Âgé de 24 ans, Michel-Anthony est fier de ses racines mais se sent très québécois. Il parle français et anglais, voire «franglais». Il a étudié l'histoire à l'UQAM après avoir fait de l'impro au secondaire et de l'animation au cégep. «Tous mes amis me voyaient en arts ou en communication mais pas en histoire. Sauf mes parents! Dans ma famille, on aime les arts. Ma soeur a fait une adaptation haïtienne de Macbeth et mon frère, c'est DJ Timer!»

Vocations précoces

Âgé de 19 ans, Gabriel D'Almeida-Freitas a eu la révélation du Saint-Graal de l'humour à 13 ans. Il était si motivé qu'à 15 ans, il suivait un cours du soir à l'ENH. Il se dit « portugais avant d'être québécois » à cause de la culture de ses parents. «Je n'ai pas la même vision que d'autres Québécois, dit-il. Mes parents sont plus stricts. Je peux utiliser ça dans mes numéros!»

Parmi les nouveaux venus qui intègreront l'ENH en septembre, il y a deux Français et deux Québécois d'origine orientale, l'humoriste Rabii Rammal et l'auteur Raphael Teberjian.

Rabii a 20 ans.

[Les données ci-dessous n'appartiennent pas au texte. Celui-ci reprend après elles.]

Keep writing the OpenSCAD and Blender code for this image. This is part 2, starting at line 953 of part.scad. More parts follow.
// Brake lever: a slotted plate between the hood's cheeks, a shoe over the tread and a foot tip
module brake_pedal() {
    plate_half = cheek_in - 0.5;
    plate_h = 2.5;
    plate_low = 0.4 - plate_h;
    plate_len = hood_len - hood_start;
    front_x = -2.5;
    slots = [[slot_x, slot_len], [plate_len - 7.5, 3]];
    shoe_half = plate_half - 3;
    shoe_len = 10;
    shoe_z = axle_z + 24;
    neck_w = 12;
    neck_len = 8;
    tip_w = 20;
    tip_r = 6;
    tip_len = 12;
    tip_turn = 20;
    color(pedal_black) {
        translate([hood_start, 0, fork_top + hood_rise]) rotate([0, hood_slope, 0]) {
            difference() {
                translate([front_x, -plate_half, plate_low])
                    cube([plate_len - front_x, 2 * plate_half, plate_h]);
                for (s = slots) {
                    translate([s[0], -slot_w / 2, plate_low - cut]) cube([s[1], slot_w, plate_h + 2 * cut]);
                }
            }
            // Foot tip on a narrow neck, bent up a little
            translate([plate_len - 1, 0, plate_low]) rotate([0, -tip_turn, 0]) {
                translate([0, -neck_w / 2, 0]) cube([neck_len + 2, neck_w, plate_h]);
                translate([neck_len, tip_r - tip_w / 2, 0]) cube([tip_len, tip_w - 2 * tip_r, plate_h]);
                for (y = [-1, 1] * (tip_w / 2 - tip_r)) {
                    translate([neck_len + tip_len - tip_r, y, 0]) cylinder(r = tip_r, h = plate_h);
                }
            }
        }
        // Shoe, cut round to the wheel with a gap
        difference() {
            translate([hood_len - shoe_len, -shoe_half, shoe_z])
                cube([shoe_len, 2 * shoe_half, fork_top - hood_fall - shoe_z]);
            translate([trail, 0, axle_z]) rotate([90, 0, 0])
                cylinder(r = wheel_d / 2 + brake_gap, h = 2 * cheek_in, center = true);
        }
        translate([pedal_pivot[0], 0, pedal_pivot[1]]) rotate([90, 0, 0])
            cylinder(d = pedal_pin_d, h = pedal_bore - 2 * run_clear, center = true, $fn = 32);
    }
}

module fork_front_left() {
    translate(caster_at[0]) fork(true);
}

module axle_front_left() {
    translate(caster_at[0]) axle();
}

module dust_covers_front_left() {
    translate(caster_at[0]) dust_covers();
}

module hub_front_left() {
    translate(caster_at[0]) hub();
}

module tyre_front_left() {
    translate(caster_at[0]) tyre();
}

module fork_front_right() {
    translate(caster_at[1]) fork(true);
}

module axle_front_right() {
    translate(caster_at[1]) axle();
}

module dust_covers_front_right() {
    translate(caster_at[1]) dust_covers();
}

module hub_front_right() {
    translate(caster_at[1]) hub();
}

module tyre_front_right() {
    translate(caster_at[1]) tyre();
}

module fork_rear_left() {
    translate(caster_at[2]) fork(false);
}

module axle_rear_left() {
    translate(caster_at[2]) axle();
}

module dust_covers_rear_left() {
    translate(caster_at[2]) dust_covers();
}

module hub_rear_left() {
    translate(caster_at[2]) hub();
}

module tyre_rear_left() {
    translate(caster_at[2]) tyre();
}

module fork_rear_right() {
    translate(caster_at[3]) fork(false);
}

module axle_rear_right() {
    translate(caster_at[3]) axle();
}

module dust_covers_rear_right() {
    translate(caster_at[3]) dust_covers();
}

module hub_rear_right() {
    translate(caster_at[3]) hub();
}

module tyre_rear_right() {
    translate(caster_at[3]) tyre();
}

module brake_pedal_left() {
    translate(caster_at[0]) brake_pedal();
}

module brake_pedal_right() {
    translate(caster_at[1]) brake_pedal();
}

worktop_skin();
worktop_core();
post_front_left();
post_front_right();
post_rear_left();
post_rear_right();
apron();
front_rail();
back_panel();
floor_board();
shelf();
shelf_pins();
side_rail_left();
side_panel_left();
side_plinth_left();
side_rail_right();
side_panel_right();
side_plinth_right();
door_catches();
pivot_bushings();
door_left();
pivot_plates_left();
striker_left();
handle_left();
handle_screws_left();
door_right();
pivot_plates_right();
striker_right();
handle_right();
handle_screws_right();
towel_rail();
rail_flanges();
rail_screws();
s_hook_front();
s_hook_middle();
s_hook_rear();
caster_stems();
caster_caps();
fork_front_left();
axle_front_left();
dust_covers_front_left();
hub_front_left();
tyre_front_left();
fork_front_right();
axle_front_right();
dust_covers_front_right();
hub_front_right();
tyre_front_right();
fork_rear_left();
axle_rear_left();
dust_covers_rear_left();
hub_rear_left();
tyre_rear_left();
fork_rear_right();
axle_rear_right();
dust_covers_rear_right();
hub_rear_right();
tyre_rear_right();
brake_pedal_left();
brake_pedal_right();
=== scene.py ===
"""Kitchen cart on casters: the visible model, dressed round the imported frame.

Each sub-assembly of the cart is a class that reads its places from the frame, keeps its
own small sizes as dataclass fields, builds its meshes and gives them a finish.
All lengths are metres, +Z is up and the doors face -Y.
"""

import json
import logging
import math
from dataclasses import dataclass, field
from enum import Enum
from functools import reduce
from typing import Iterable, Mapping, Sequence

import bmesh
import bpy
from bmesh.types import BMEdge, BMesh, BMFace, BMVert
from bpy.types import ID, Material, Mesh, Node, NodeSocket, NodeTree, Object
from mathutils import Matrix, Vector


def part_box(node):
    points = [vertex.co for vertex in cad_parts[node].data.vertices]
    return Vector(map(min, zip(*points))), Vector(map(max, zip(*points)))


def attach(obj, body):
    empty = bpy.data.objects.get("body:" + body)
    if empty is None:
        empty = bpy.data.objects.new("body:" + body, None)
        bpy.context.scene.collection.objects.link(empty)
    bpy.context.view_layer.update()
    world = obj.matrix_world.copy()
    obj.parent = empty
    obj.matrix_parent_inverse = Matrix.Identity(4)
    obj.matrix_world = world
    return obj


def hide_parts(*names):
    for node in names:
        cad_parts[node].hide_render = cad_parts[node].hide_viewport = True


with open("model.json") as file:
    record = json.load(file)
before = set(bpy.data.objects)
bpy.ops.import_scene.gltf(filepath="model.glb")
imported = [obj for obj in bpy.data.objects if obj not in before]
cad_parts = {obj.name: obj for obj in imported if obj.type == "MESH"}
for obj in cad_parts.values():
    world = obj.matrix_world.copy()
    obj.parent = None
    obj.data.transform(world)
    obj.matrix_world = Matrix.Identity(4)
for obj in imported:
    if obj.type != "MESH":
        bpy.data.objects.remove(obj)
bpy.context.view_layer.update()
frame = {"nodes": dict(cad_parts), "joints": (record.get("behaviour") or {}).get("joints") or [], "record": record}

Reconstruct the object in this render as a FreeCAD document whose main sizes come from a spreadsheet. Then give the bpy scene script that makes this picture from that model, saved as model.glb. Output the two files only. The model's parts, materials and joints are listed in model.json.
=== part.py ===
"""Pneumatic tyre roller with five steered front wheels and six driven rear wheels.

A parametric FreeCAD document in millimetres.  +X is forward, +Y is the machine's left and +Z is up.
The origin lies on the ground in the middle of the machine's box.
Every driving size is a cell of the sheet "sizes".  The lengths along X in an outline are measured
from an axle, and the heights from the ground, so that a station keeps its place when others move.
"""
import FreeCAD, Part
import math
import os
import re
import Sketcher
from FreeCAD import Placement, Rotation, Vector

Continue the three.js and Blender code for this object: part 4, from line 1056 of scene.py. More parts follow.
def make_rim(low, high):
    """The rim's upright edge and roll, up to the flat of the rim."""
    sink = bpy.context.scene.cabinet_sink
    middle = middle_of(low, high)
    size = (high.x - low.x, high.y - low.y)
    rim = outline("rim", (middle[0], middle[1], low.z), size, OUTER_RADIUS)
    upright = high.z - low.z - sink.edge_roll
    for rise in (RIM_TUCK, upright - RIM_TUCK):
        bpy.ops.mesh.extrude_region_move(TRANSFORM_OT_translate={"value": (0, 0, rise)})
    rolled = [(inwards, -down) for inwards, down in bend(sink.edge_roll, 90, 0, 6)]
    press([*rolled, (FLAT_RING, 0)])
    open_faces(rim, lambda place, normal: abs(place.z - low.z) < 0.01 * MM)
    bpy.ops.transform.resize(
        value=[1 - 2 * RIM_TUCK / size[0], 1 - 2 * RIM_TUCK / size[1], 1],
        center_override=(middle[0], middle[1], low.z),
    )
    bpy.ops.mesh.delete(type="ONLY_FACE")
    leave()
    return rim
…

Il a fait du design industriel au cégep puis a étudié en multimédia à l'université avant de se lancer dans la course pour une place à l'ENH. Il est très heureux d'avoir été retenu.

«J'écris depuis longtemps, dit-il. Des observations sur des trucs ordinaires. J'ai déjà fait des interventions au Comedy Nest, notamment la présentation d'un numéro de sept minutes au terme de dix semaines de formation avec Joey Elias, devant plus de 200 personnes. J'ai vraiment tripé. J'ai eu la confirmation que c'est ce que je veux faire.»

Raphael Teberjian entre comme auteur à l'École. Né à Beyrouth de parents arméniens témoins de Jéhovah, il tente sa chance dans l'humour après avoir constaté qu'il n'aimait plus trop la philo étudiée à l'UQAM. Âgé de 24 ans, il a vécu bien des expériences de vie. Josée Charland, coordonnatrice à l'administration et aux spectacles à l'ÉNH, voit en lui une vraie graine de François Avard.

«Des bibittes comme Raphael, on en voit passer et c'est surprenant ce que ça donne en terme de nouveaux contenus, dit-elle. On a souvent reproché à l'école d'être une usine à saucisses, de les former tous pareil alors qu'en fait, on leur laisse développer leur propre style.»